* Problem to work on: Print each line exactly as it is given.

++++ Material ++++

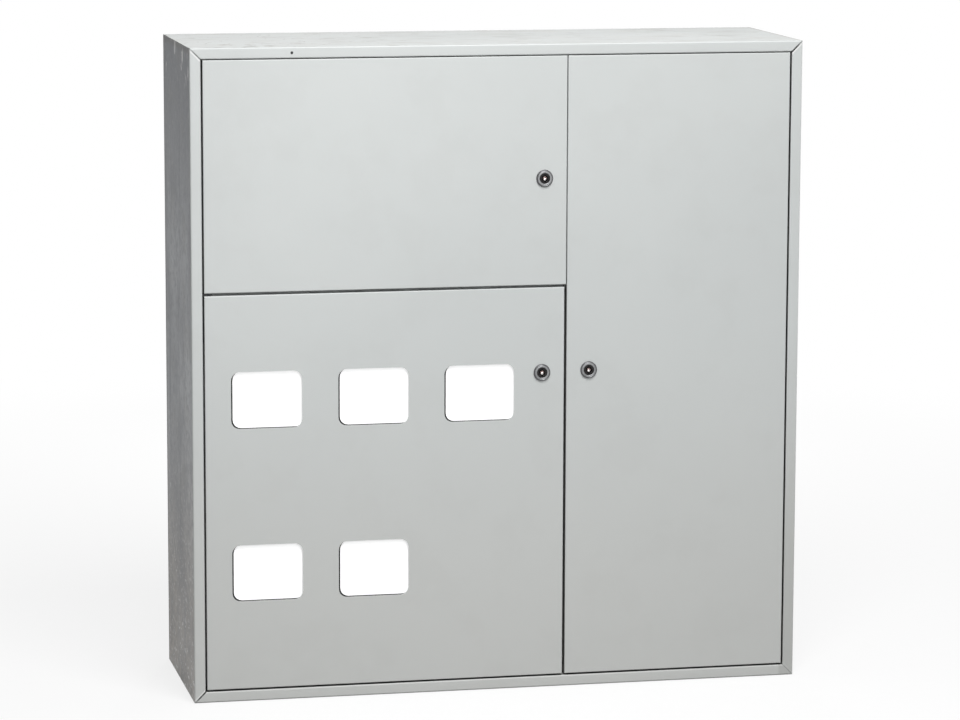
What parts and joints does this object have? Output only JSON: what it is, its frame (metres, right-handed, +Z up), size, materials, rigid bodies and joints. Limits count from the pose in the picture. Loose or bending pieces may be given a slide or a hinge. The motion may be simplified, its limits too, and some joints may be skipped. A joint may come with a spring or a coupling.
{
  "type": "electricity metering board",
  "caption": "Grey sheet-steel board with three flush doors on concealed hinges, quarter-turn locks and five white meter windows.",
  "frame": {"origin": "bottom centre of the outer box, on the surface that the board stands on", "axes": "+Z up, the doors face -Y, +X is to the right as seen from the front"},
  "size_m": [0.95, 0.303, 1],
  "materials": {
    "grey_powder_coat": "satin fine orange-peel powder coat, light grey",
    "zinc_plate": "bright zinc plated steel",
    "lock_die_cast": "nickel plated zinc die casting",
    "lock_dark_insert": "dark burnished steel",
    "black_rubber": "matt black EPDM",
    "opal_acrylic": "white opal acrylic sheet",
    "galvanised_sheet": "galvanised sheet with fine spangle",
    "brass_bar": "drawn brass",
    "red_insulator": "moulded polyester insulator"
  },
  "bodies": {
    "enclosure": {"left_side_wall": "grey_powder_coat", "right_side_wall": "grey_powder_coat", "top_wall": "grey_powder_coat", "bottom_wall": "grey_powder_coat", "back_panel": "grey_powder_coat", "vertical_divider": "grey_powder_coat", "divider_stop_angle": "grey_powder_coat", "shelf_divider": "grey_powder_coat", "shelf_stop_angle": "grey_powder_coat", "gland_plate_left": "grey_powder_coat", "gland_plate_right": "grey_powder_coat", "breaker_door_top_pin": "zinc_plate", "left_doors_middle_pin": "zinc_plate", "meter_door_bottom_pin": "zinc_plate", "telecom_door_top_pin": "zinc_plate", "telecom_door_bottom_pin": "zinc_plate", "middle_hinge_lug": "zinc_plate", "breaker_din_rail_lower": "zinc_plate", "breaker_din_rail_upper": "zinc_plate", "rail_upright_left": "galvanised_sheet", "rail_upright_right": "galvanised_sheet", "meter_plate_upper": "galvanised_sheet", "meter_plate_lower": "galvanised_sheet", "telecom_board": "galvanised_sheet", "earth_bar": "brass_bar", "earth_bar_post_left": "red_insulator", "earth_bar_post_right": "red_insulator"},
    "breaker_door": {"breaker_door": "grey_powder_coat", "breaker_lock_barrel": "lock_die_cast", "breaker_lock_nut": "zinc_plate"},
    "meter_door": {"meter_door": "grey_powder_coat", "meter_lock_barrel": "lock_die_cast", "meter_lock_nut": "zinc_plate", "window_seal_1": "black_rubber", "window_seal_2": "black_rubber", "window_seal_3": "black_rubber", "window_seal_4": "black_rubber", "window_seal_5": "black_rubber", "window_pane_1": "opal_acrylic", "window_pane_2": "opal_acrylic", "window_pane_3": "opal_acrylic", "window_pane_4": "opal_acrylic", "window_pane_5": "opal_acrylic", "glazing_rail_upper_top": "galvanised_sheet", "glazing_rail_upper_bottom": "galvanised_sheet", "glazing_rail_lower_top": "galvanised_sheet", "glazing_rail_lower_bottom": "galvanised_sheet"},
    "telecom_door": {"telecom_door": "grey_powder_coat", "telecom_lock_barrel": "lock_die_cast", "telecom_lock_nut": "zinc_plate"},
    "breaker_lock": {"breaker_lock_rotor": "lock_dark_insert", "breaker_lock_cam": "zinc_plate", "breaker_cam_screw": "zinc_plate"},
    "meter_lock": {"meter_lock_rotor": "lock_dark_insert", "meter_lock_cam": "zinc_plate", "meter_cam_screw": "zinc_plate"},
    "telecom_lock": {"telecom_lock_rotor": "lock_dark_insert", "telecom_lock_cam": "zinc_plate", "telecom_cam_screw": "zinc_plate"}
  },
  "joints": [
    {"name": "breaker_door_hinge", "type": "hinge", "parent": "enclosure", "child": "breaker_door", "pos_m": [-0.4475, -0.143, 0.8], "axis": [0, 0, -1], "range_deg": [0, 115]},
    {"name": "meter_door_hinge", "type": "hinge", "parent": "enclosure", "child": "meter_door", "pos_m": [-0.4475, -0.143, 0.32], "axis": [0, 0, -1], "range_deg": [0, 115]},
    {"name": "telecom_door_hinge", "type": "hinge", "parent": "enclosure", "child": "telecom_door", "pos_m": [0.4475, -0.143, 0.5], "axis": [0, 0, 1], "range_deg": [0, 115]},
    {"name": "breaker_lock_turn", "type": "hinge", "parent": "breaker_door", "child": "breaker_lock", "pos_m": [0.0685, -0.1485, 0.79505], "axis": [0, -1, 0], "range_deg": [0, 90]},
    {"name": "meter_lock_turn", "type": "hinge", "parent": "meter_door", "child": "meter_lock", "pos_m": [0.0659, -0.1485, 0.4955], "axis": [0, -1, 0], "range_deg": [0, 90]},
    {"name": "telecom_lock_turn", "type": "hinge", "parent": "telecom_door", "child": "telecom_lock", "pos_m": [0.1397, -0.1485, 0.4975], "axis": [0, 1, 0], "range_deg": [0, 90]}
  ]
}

++++

* Written solution:
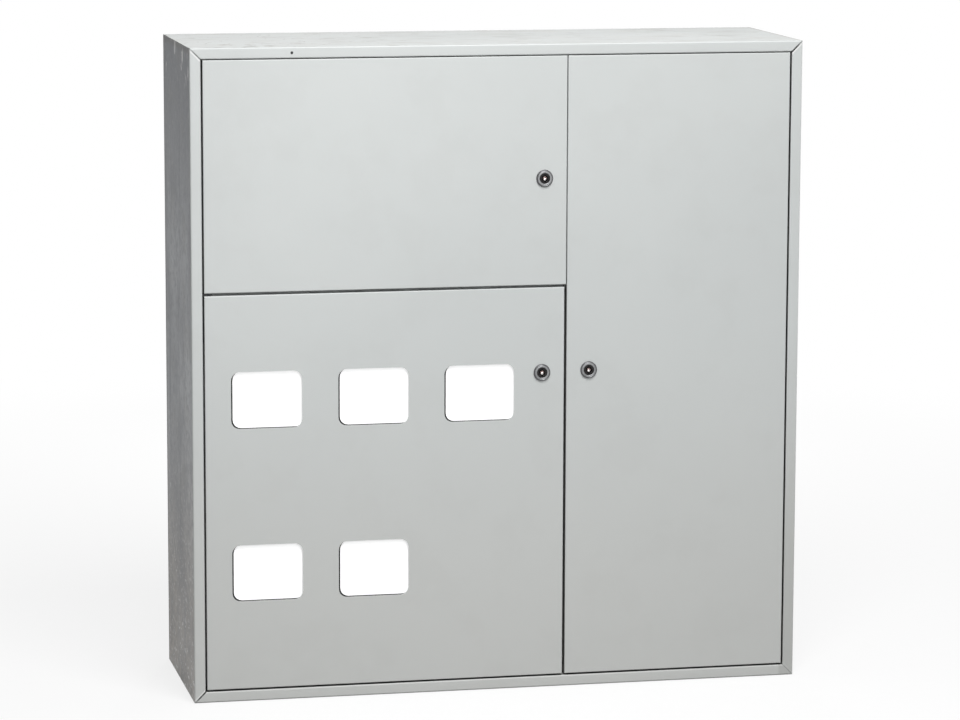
What parts and joints does this object have? Output only JSON: what it is, its frame (metres, right-handed, +Z up), size, materials, rigid bodies and joints. Limits count from the pose in the picture. Loose or bending pieces may be given a slide or a hinge. The motion may be simplified, its limits too, and some joints may be skipped. A joint may come with a spring or a coupling.
{
  "type": "electricity metering board",
  "caption": "Grey sheet-steel board with three flush doors on concealed hinges, quarter-turn locks and five white meter windows.",
  "frame": {"origin": "bottom centre of the outer box, on the surface that the board stands on", "axes": "+Z up, the doors face -Y, +X is to the right as seen from the front"},
  "size_m": [0.95, 0.303, 1],
  "materials": {
    "grey_powder_coat": "satin fine orange-peel powder coat, light grey",
    "zinc_plate": "bright zinc plated steel",
    "lock_die_cast": "nickel plated zinc die casting",
    "lock_dark_insert": "dark burnished steel",
    "black_rubber": "matt black EPDM",
    "opal_acrylic": "white opal acrylic sheet",
    "galvanised_sheet": "galvanised sheet with fine spangle",
    "brass_bar": "drawn brass",
    "red_insulator": "moulded polyester insulator"
  },
  "bodies": {
    "enclosure": {"left_side_wall": "grey_powder_coat", "right_side_wall": "grey_powder_coat", "top_wall": "grey_powder_coat", "bottom_wall": "grey_powder_coat", "back_panel": "grey_powder_coat", "vertical_divider": "grey_powder_coat", "divider_stop_angle": "grey_powder_coat", "shelf_divider": "grey_powder_coat", "shelf_stop_angle": "grey_powder_coat", "gland_plate_left": "grey_powder_coat", "gland_plate_right": "grey_powder_coat", "breaker_door_top_pin": "zinc_plate", "left_doors_middle_pin": "zinc_plate", "meter_door_bottom_pin": "zinc_plate", "telecom_door_top_pin": "zinc_plate", "telecom_door_bottom_pin": "zinc_plate", "middle_hinge_lug": "zinc_plate", "breaker_din_rail_lower": "zinc_plate", "breaker_din_rail_upper": "zinc_plate", "rail_upright_left": "galvanised_sheet", "rail_upright_right": "galvanised_sheet", "meter_plate_upper": "galvanised_sheet", "meter_plate_lower": "galvanised_sheet", "telecom_board": "galvanised_sheet", "earth_bar": "brass_bar", "earth_bar_post_left": "red_insulator", "earth_bar_post_right": "red_insulator"},
    "breaker_door": {"breaker_door": "grey_powder_coat", "breaker_lock_barrel": "lock_die_cast", "breaker_lock_nut": "zinc_plate"},
    "meter_door": {"meter_door": "grey_powder_coat", "meter_lock_barrel": "lock_die_cast", "meter_lock_nut": "zinc_plate", "window_seal_1": "black_rubber", "window_seal_2": "black_rubber", "window_seal_3": "black_rubber", "window_seal_4": "black_rubber", "window_seal_5": "black_rubber", "window_pane_1": "opal_acrylic", "window_pane_2": "opal_acrylic", "window_pane_3": "opal_acrylic", "window_pane_4": "opal_acrylic", "window_pane_5": "opal_acrylic", "glazing_rail_upper_top": "galvanised_sheet", "glazing_rail_upper_bottom": "galvanised_sheet", "glazing_rail_lower_top": "galvanised_sheet", "glazing_rail_lower_bottom": "galvanised_sheet"},
    "telecom_door": {"telecom_door": "grey_powder_coat", "telecom_lock_barrel": "lock_die_cast", "telecom_lock_nut": "zinc_plate"},
    "breaker_lock": {"breaker_lock_rotor": "lock_dark_insert", "breaker_lock_cam": "zinc_plate", "breaker_cam_screw": "zinc_plate"},
    "meter_lock": {"meter_lock_rotor": "lock_dark_insert", "meter_lock_cam": "zinc_plate", "meter_cam_screw": "zinc_plate"},
    "telecom_lock": {"telecom_lock_rotor": "lock_dark_insert", "telecom_lock_cam": "zinc_plate", "telecom_cam_screw": "zinc_plate"}
  },
  "joints": [
    {"name": "breaker_door_hinge", "type": "hinge", "parent": "enclosure", "child": "breaker_door", "pos_m": [-0.4475, -0.143, 0.8], "axis": [0, 0, -1], "range_deg": [0, 115]},
    {"name": "meter_door_hinge", "type": "hinge", "parent": "enclosure", "child": "meter_door", "pos_m": [-0.4475, -0.143, 0.32], "axis": [0, 0, -1], "range_deg": [0, 115]},
    {"name": "telecom_door_hinge", "type": "hinge", "parent": "enclosure", "child": "telecom_door", "pos_m": [0.4475, -0.143, 0.5], "axis": [0, 0, 1], "range_deg": [0, 115]},
    {"name": "breaker_lock_turn", "type": "hinge", "parent": "breaker_door", "child": "breaker_lock", "pos_m": [0.0685, -0.1485, 0.79505], "axis": [0, -1, 0], "range_deg": [0, 90]},
    {"name": "meter_lock_turn", "type": "hinge", "parent": "meter_door", "child": "meter_lock", "pos_m": [0.0659, -0.1485, 0.4955], "axis": [0, -1, 0], "range_deg": [0, 90]},
    {"name": "telecom_lock_turn", "type": "hinge", "parent": "telecom_door", "child": "telecom_lock", "pos_m": [0.1397, -0.1485, 0.4975], "axis": [0, 1, 0], "range_deg": [0, 90]}
  ]
}